The words of the fire resonated with me so deeply. I have been so depressed for the past few months. I feel like the whole year has been a year of writing, but the past few months have been failure, a holding pattern preventing me from moving forward. I spent the first eight months of the year pouring my heart into Darkwater, writing it and editing it and honing it. And then I pulled the trigger, and submitted it to publishers. And then I just began to wait. Almost four months I’ve been waiting, hoping that each email notification I receive is an email from a publisher. I know there’s more work to do on the book, but I can’t do it until and unless a publisher chooses to work with me, and my editor tells me what she wants. And so I wait, sitting on my hands. I haven’t been writing much of anything in this time. I have allowed myself to drift so far from healthy. I haven’t been writing, or reading, or walking. I’ve been playing an awful lot of video games. I think they’re a numbing agent. They’ve helped me to not feel much of anything.

And I’ve been pondering suicide. Not precisely considering it, more pondering it. The depression I’ve been in this fall has been so different from my last big one, two years ago, which also led me in the same direction. Two years ago, it manifested as a very sharp, cutting emotional pain, a pain that named itself guilt. This guilt became a knife-blade that sliced into me, so that it felt impossible to think about anything else. The guilt became a compass pointing me toward death, convinced that I would be doing the world a favor to get rid of myself. But that’s not how I’ve been feeling this fall. Now it’s much more of a dull ache, a melancholia of meaninglessness. I’m not running toward death to end the pain – I can live with this pain. This time, it’s more that I’m unsure what difference it would make if I lived or died. I’ve been pondering suicide more out of boredom and fatigue than pain. But oddly the guilt has come in a different way. I’ve had a lot of memories from across my whole life pop up, memories of times when I felt guilty. And also some memories of times when I didn’t feel guilty, but now I found a reason I should have felt guilty. It’s like I have a free-floating guilty feeling, and I’m trying to find something to lash it to.
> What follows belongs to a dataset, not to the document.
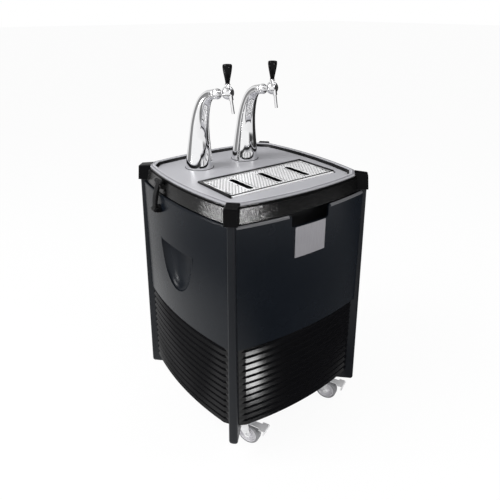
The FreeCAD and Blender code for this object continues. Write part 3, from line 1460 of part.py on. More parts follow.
def latch_strap(side):
    out, z = latch_pin()
    bar_out = lug_outer() - LATCH_BAR_RADIUS
    bar_z = LUG_TOP + LATCH_GAP + LATCH_BAR_RADIUS
    half = LATCH_EYE_WIDTH / 2
    bar_half = half + LATCH_GAP + LUG_WIDTH + LATCH_BAR_OVER
    middle = V(side * ((out + bar_out) / 2 + LATCH_BOW), 0, (z + bar_z) / 2)
    thick = LATCH_STRAP_THICK / 2

    def edge(shift):
        low = V(side * (out + shift), 0, z)
        mid = V(middle.x + side * shift, 0, middle.z)
        high = V(side * (bar_out + shift), 0, bar_z)
        return Part.Arc(low, mid, high).toShape()

    outer, inner = edge(thick), edge(-thick)
    ends = [(outer.Vertexes[0].Point, inner.Vertexes[0].Point),
            (outer.Vertexes[-1].Point, inner.Vertexes[-1].Point)]
    lines = [Part.LineSegment(a, b).toShape() for a, b in ends]
    wire = Part.Wire(Part.__sortEdges__([outer, inner] + lines))
    web = Part.Face(wire).extrude(V(0, 2 * half, 0))
    web.translate(V(0, LATCH_Y - half, 0))
    eye = rod(LATCH_EYE_RADIUS, (side * out, LATCH_Y - half, z), (side * out, LATCH_Y + half, z))
    bar = rod(LATCH_BAR_RADIUS, (side * bar_out, LATCH_Y - bar_half, bar_z),
              (side * bar_out, LATCH_Y + bar_half, bar_z))
    strap = fused([web, eye, bar])
    bore = LATCH_PIN_RADIUS + LATCH_PIN_GAP
    return strap.cut(rod(bore, (side * out, LATCH_Y - half, z), (side * out, LATCH_Y + half, z)))


# ---------------------------------------------------------------- castors
# A castor is drawn with its swivel axis on Z, its wheel trailing along +X, then placed.
def castor_bolt_places():
    places = []
    for sx, sy in CASTORS.values():
        for bx in (-1, 1):
            for by in (-1, 1):
                places.append((sx * CASTOR_X + bx * (PLATE_HALF_X - BOLT_INSET_X),
                               sy * CASTOR_Y + by * (PLATE_HALF_Y - BOLT_INSET_Y)))
    return places


def castor_plate(x, y):
    top = CASTOR_TOP
    low = top - CASTOR_PLATE_THICK
    body = box((x - PLATE_HALF_X, y - PLATE_HALF_Y, low), (x + PLATE_HALF_X, y + PLATE_HALF_Y, top))
    race = rod(RACE_RADIUS, (x, y, low - RACE_HEIGHT), (x, y, low))
    bore = rod(KINGPIN_RADIUS + RUN_GAP, (x, y, low - RACE_HEIGHT), (x, y, top))
    body = fused([body, race]).cut(bore)
    return body.common(diagonal_limit(POST_ROOT - FACE_GAP, low - RACE_HEIGHT, top))


def castor_plates():
    plates = []
    for sx, sy in CASTORS.values():
        plates.append(castor_plate(sx * CASTOR_X, sy * CASTOR_Y))
    for x, y in castor_bolt_places():
        hole = rod(BOLT_HOLE_RADIUS, (x, y, CASTOR_TOP - CASTOR_PLATE_THICK), (x, y, CASTOR_TOP))
        plates = [body.cut(hole) for body in plates]
    return plates


def castor_bolts():
    bolts = []
    low = CASTOR_TOP - CASTOR_PLATE_THICK
    for x, y in castor_bolt_places():
        inside = max(abs(x), abs(y)) < PAN_HALF - PAN_WALL - BOLT_HEAD_RADIUS
        top = PAN_FLOOR if inside else PAN_BOTTOM
        shank = rod(BOLT_RADIUS, (x, y, low), (x, y, top + BOLT_HEAD))
        head = rod(BOLT_HEAD_RADIUS, (x, y, low - BOLT_HEAD), (x, y, low))
        nut = rod(BOLT_HEAD_RADIUS, (x, y, top), (x, y, top + BOLT_HEAD))
        bolts.append(fused([shank, head, nut]))
    return bolts


def crown_top():
    return CASTOR_TOP - CASTOR_PLATE_THICK - RACE_HEIGHT - SIDE_GAP


def castor_fork():
    top = crown_top()
    low = top - CROWN_THICK
    inner = HUB_HALF + SIDE_GAP
    outer = inner + FORK_WALL
    pieces = [
        box((-CROWN_BACK, -outer, low), (CROWN_FRONT, outer, top)),
        rod(KINGPIN_RADIUS, (0, 0, low), (0, 0, CASTOR_TOP - SIDE_GAP)),
    ]
    axle_z = WHEEL_RADIUS
    boss = HUB_RADIUS - FORK_WALL
    outline = [(-CROWN_BACK, top), (CROWN_FRONT, top), (TRAIL + boss, axle_z),
               (TRAIL, axle_z - boss), (TRAIL - boss, axle_z - boss / 2)]
    for side in (-1, 1):
        ys = sorted((side * inner, side * outer))
        pieces.append(prism(outline, ys[0], ys[1]))
        pieces.append(rod(boss, (TRAIL, ys[0], axle_z), (TRAIL, ys[1], axle_z)))
    fork = fused(pieces)
    fork = fork.cut(rod(AXLE_RADIUS, (TRAIL, -outer, axle_z), (TRAIL, outer, axle_z)))
    pivot_z = pedal_top() - PEDAL_THICK / 2
    hole = rod(PEDAL_PIN_RADIUS + RUN_GAP, (PEDAL_PIVOT, -outer, pivot_z),
               (PEDAL_PIVOT, outer, pivot_z))
    return fork.cut(hole)


def castor_axle():
    outer = HUB_HALF + SIDE_GAP + FORK_WALL
    z = WHEEL_RADIUS
    head = AXLE_RADIUS * 1.7
    return fused([
        rod(AXLE_RADIUS, (TRAIL, -outer - 4, z), (TRAIL, outer + 4, z)),
        rod(head, (TRAIL, -outer - 4, z), (TRAIL, -outer, z)),
        rod(head, (TRAIL, outer, z), (TRAIL, outer + 4, z)),
    ])


def castor_wheel():
    r, half = WHEEL_RADIUS, WHEEL_WIDTH / 2
    rim = r - TREAD_DEPTH
    bore = AXLE_RADIUS + RUN_GAP
    web = half - DISH_DEPTH
    shoulder = TREAD_DEPTH / 2
    right = [(bore, HUB_HALF), (HUB_RADIUS, HUB_HALF), (HUB_RADIUS + 1, web),
             (rim - 3, web), (rim - 1, half), (r - shoulder, half), (r - 1.0, half - 1.6),
             (r, half - shoulder)]
    left = [(radius, -y) for radius, y in reversed(right)]
    wheel = turned(right + left)
    wheel.rotate(V(0, 0, 0), FORWARD, 90)
    wheel.translate(V(TRAIL, 0, WHEEL_RADIUS))
    return wheel


def pedal_top():
    return POST_BOTTOM - PEDAL_CLEAR


def brake_pedal():
    top = pedal_top()
    low = top - PEDAL_THICK
    start = PEDAL_PIVOT - PEDAL_THICK
    tread = PEDAL_REACH - PEDAL_TREAD
    neck = box((start, -PEDAL_NECK_HALF, low), (tread, PEDAL_NECK_HALF, top))
    outline = [(tread, low), (tread, top), (PEDAL_REACH - 3, top), (PEDAL_REACH, top - 4),
               (PEDAL_REACH - 4, top - PEDAL_LIP), (PEDAL_REACH - 9, top - PEDAL_LIP),
               (PEDAL_REACH - 6, low)]
    tip = prism(outline, -PEDAL_HALF, PEDAL_HALF)
    outer = HUB_HALF + SIDE_GAP + FORK_WALL
    pin_z = top - PEDAL_THICK / 2
    pin = rod(PEDAL_PIN_RADIUS, (PEDAL_PIVOT, -outer, pin_z), (PEDAL_PIVOT, outer, pin_z))
    return fused([neck, tip, pin])


# ---------------------------------------------------------------- build
def build_cabinet():
    save("base_pan", base_pan())
    save("mid_shelf", mid_shelf())
    save("castor_plates", *castor_plates())
    save("castor_bolts", *castor_bolts())
    save("front_panel", front_panel())
    side = grip_panel()
    save("left_panel", placed(side, 0, 0, LEFT))
    save("right_panel", placed(side, 0, 0, RIGHT))
    rear = placed(rear_panel(), 0, 0, REAR)
    for cutter in fitting_holes():
        rear = rear.cut(cutter)
    save("rear_panel", rear)
    post = corner_post()
    save("corner_posts", *[placed(post, 0, 0, angle) for angle in (45, 135, 225, 315)])
    louvres = grille()
    for name, angle in (("front", FRONT), ("right", RIGHT), ("rear", REAR), ("left", LEFT)):
        save(name + "_grille", placed(louvres, 0, 0, angle))
    save("name_plate", name_plate())
    save("latch_anchors", latch_anchor(-1), latch_anchor(1))


def build_bath():
    save("bath_insulation", bath_insulation())
    save("bath_tank", bath_tank())
    save("bath_cover", bath_cover())
    save("evaporator_coil", evaporator_coil())
    save("beer_coils", *[beer_coil(x) for x in coil_places().values()])
    save("line_couplings", *[line_coupling(x) for x, _ in COLUMNS.values()])
    save("agitator_motor", agitator_motor())
    save("agitator_shaft", agitator_shaft())
    save("beer_inlets", *beer_inlets())
    save("drain_spigot", drain_spigot())
    save("power_inlet", power_inlet())


def build_refrigeration():
    save("compressor", compressor())
    save("condenser", condenser())
    save("fan_motor", fan_motor())
    save("fan_blade", fan_blade())
    save("control_box", control_box())


def build_lid():
    save("lid_rim", lid_rim())
    cap = corner_cap()
    save("corner_caps", *[placed(cap, 0, 0, angle) for angle in (45, 135, 225, 315)])
    save("deck", deck())
    save("drip_tray", drip_tray())
    save("drip_grid", drip_grid())


def build_taps():
    shapes = {
        "column": column(), "tap_body": tap_body(), "tap_lever": tap_lever(),
        "tap_knob": tap_knob(),
    }
    shared = {
        "column_nuts": column_nut(), "collar_nuts": collar_nut(), "nozzles": nozzle(),
        "beer_tails": beer_tail(),
    }
    for side, (x, angle) in COLUMNS.items():
        for name, shape in shapes.items():
            save(side + "_" + name, placed(shape, x, COLUMN_Y, angle, DECK_TOP))
    for name, shape in shared.items():
        save(name, *[placed(shape, x, COLUMN_Y, angle, DECK_TOP)
                     for x, angle in COLUMNS.values()])


def build_latches():
    save("left_latch_strap", latch_strap(-1))
    save("right_latch_strap", latch_strap(1))


def build_castors():
    fork, axle, wheel, pedal = castor_fork(), castor_axle(), castor_wheel(), brake_pedal()
    for name, (sx, sy) in CASTORS.items():
        x, y = sx * CASTOR_X, sy * CASTOR_Y
        save(name + "_fork", placed(fork, x, y, CASTOR_HEADING),
             placed(axle, x, y, CASTOR_HEADING))
        save(name + "_wheel", placed(wheel, x, y, CASTOR_HEADING))
        if sy < 0:
            save(name + "_brake_pedal", placed(pedal, x, y, CASTOR_HEADING))


os.makedirs("parts", exist_ok=True)
build_cabinet()
build_bath()
build_refrigeration()
build_lid()
build_taps()
build_latches()
build_castors()
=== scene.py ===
import json
import math

import bmesh
import bpy
from mathutils import Matrix, Vector


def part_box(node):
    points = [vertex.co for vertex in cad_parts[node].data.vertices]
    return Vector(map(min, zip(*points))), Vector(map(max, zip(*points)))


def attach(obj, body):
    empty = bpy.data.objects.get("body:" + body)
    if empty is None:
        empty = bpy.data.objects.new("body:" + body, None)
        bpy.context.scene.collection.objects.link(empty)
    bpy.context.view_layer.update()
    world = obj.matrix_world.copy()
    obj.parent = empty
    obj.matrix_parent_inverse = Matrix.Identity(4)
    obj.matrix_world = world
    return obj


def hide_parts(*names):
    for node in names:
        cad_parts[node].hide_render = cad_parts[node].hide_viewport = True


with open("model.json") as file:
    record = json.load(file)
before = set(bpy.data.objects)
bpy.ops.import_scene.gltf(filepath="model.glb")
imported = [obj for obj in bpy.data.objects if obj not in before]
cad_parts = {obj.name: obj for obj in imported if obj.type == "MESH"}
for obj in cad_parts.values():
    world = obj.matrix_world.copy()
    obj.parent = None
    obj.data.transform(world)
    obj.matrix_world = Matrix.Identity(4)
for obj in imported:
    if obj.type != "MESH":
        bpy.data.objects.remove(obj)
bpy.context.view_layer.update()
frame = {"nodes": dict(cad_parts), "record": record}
NODES = frame["nodes"]
SCENE = bpy.context.scene

# ---------------------------------------------------------------- sizes, in metres
BOW = 1.080                 # plan radius of the bowed sides
DECK_DEPTH = 0.2555         # centre of the lid to the middle of the deck's outer edge
DECK_TOP = 0.842
LIP_WIDTH = 0.013
LIP_SLOPE = 0.004           # run of the inner side of the lip
LIP_RISE = 0.010            # deck to the top of the lip
CAP_HALF = 0.019
# The bead on the lip carries a painted highlight and the band outside it painted shade.
LIP_LINE = 0.2474           # centre of the lid to the bead on the lip
BEAD_WIDTH = 0.0018
BEAD_RISE = 0.0005
BAND_RISE = 0.0002          # the flat band outside the bead
BAND_MARGIN = 0.0006
SEAL_PROUD = 0.0006
RIM_DEPTH = 0.2628          # centre of the lid to the rim's face at RIM_LEVEL
RIM_LEVEL = 0.8275
RIM_SLOPE = 0.195
RIM_BAND = 0.0062

POST_FOOT = 0.082
POST_CAP = 0.804            # underside of the corner caps
POST_GAP = 0.0003
POST_ROOT = 0.30404         # distances along the diagonal
POST_TIP_TOP = 0.35364
POST_TIP_FOOT = 0.37485
POST_HALF_TOP = 0.0105
POST_HALF_FOOT = 0.0140
POST_ROUND = 0.0056         # rounding of the two long edges of the nose
POST_CROWN = 0.0007         # rise of the nose between them
POST_TOE = ((0.0, 0.0080), (0.0010, 0.0056), (0.0028, 0.0034), (0.0056, 0.0016),
            (0.0090, 0.0005), (0.0130, 0.0))    # rounding of the foot: rise, shrink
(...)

I feel like I’m facing the existential maw. Existentialist philosopher Albert Camus wrote, “There is only one really serious philosophical problem, and that is suicide. Deciding whether or not life is worth living is to answer the fundamental question in philosophy. All other questions follow from that.” That’s where I have been the past few months, wondering if there is any meaning to make life worth living? Existential philosophy would encourage me to make my own meaning. I know this. But I just can’t be bothered.
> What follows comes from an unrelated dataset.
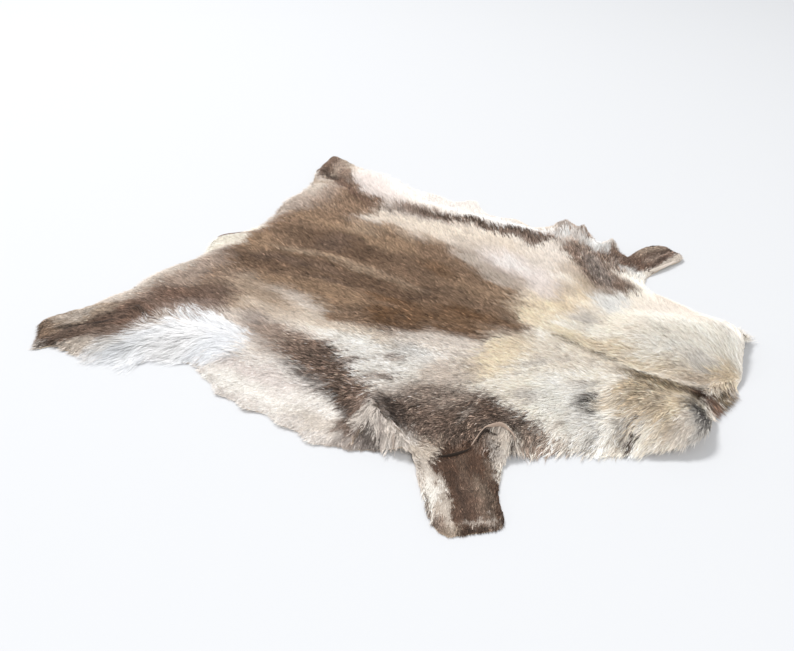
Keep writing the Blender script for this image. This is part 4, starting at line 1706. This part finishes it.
@dataclass
class Strands:
    """A patch of hair, made strand by strand as tapering blades.

    Attributes:
        plan: How it is made.
        ground: The hide's surfaces.
        markings: The coat's colours.
        lie: How the hair grows.
        seed: Which of the many chance patches it is.
    """

    plan: PatchPlan
    ground: Ground
    markings: Markings
    lie: HairLie
    seed: int

    ROOT_INSET = 0.0005  # how far inside the skin's edge the outermost roots are
    SEED_STEP, WISP_SEED = 10, 20  # they keep the chance patterns of the bunches apart
    BUNCH_DRIFT = 0.45  # how far a bunch's middle strays from its cell's
    OWN_TURN, TURN_HOLD = 0.10, 1.2  # how far strands turn alone, in radians, and what holds them
    LENGTHS = (0.16, 0.5, 1.5)  # how much they differ in length, and the shortest and longest
    STANDS = (0.55, 1.0)  # how high single strands stand against what they may
    LOCK_STAND = 0.25  # how much the locks differ in that
    SWINGS = (0.6, 0.4)  # how much of the wave a lock does together, and a strand alone
    OWN_PHASE = 0.3  # how far the strands' waves are out of step
    WIDTHS = (0.75, 1.25)  # how much the strands differ in width
    STRAY = 0.40  # how far a strand carries another place's colour, as a share of its length
    ASIDE = 0.0015  # how far to either side it takes that colour from
    OWN_STRAY = 0.4  # how much of both is the strand's own and not its wisp's
    WISP_PULL = 0.55  # how far the strands of a wisp draw together at their tips
    WISP_TONE = (0.09, 0.32)  # how much the wisps differ in tone, in pale hair and in dark hair
    WISP_TURN = 0.22  # how much the wisps differ in heading, in radians
    ROLL = 0.30  # how far the strands roll about their own length, in radians
    TONE = (0.08, 0.28)  # how much the strands differ in tone, in pale hair and in dark hair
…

And traditional Christian faith would encourage me to find my meaning in God. But my faith in God is not the type of faith that solves this. In my case, I can believe in God, and yet also believe there is no purpose for me. Is that a contradiction? Or maybe a dialectic? I don’t know. I guess I could go read some Kierkegaard or Tillich and find out. But again, I can’t be bothered. I’m too tired. I’m too distracted. I’m too caught up in the question: would there really be a point to even exploring it? Eh, maybe, but it’s not worth the trouble. That’s been my inner mantra this season: Is there really a point? Eh, maybe, but it’s not worth the trouble.
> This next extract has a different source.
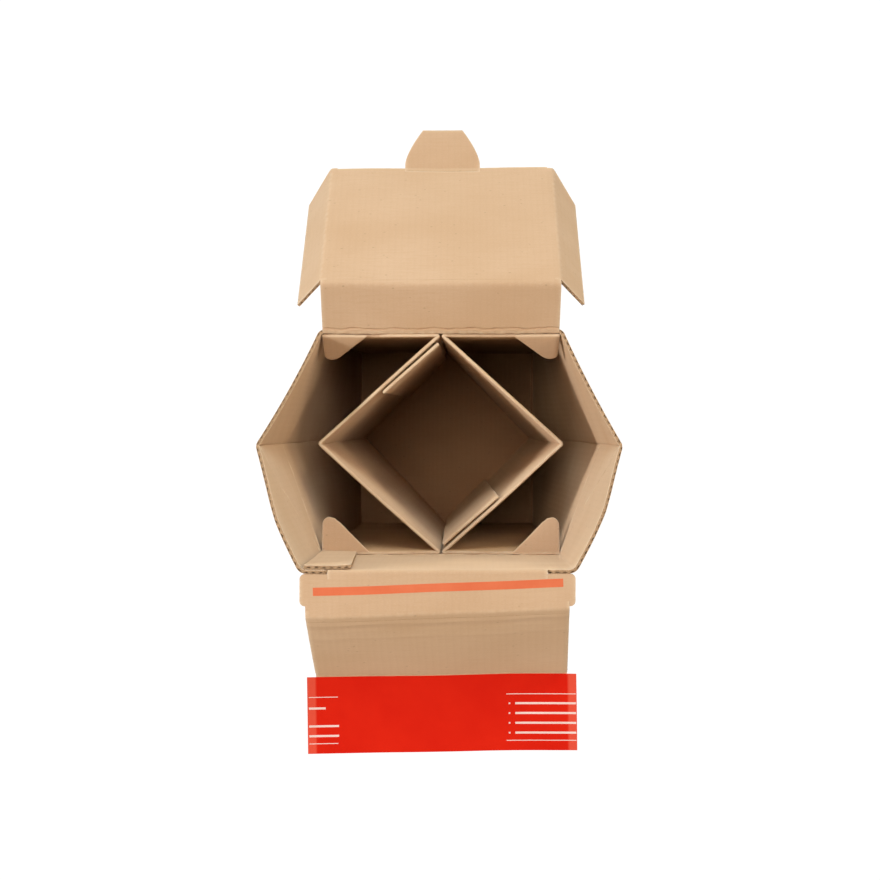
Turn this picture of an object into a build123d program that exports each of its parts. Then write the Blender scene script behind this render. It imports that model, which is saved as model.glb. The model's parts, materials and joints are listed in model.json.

Out at the fire, I thought about this. And I realized that I have actually been searching for meaning in one place, placing my self-worth right in that one basket, which is the publication of Darkwater. And since I have absolutely no idea right now when, or even if, it will be published, I am in this holding pattern. But if my writing were like this fire, then I could look at it differently. This fire could burn through documents and linens without issue. It just wasn’t a roaring campfire, due to things outside my control. So I changed my perspective, and focused on what I needed to do. I decided to burn up the financial documents that I didn’t need anymore, and also burn up what needed to be burned from the church. I decided to focus on that, pay attention to that, and not worry about the other things. And I did. It was a very pleasant burning experience from that point on. It was especially fun and satisfying to drape the linens over the hot coals, and watch them self-ignite.

And if the metaphor holds, then I can do this with my writing as well. I wonder if I can let go of my focus on getting my book published, and focus instead on continuing to write, both about my own past, and about things at the church. Certainly I still do a lot of church writing after all – I’ve written eleven sermons in December, if nothing else. And perhaps there’s more writing to be done about my past. After all, the primary purpose for writing the essays that became Darkwater was processing. Maybe there are more essays, more blog posts, I can write, or maybe I can just journal. I wonder if perhaps burning is a good metaphor for what writing looks like for me: a violent metamorphosis from one state to another (linens/paper to ash, or memories to narrative) that releases a powerful amount of energy, heat, and light in the process. Is my writing a process like burning? Maybe. And is being published really the most important part of it? No. it would be a nice thing, but it isn’t the purpose.

I have given in to the Dark Voice so much these past few months. He wants me to embrace the meaninglessness as it is, and not fight against it. I believe God wants the opposite. I think God wants me to dive deep into it, fight it for all I’m worth, and come out the other side with a  sense of purpose and insight. Darkwater is, on one level, the story of those two voices warring I my head. The manuscript may be done, but the war continues. I think I’m finally getting close to listening to God on this one. But I’ll need guts to do it. Hopefully the Holy Spirit will light my heart on fire.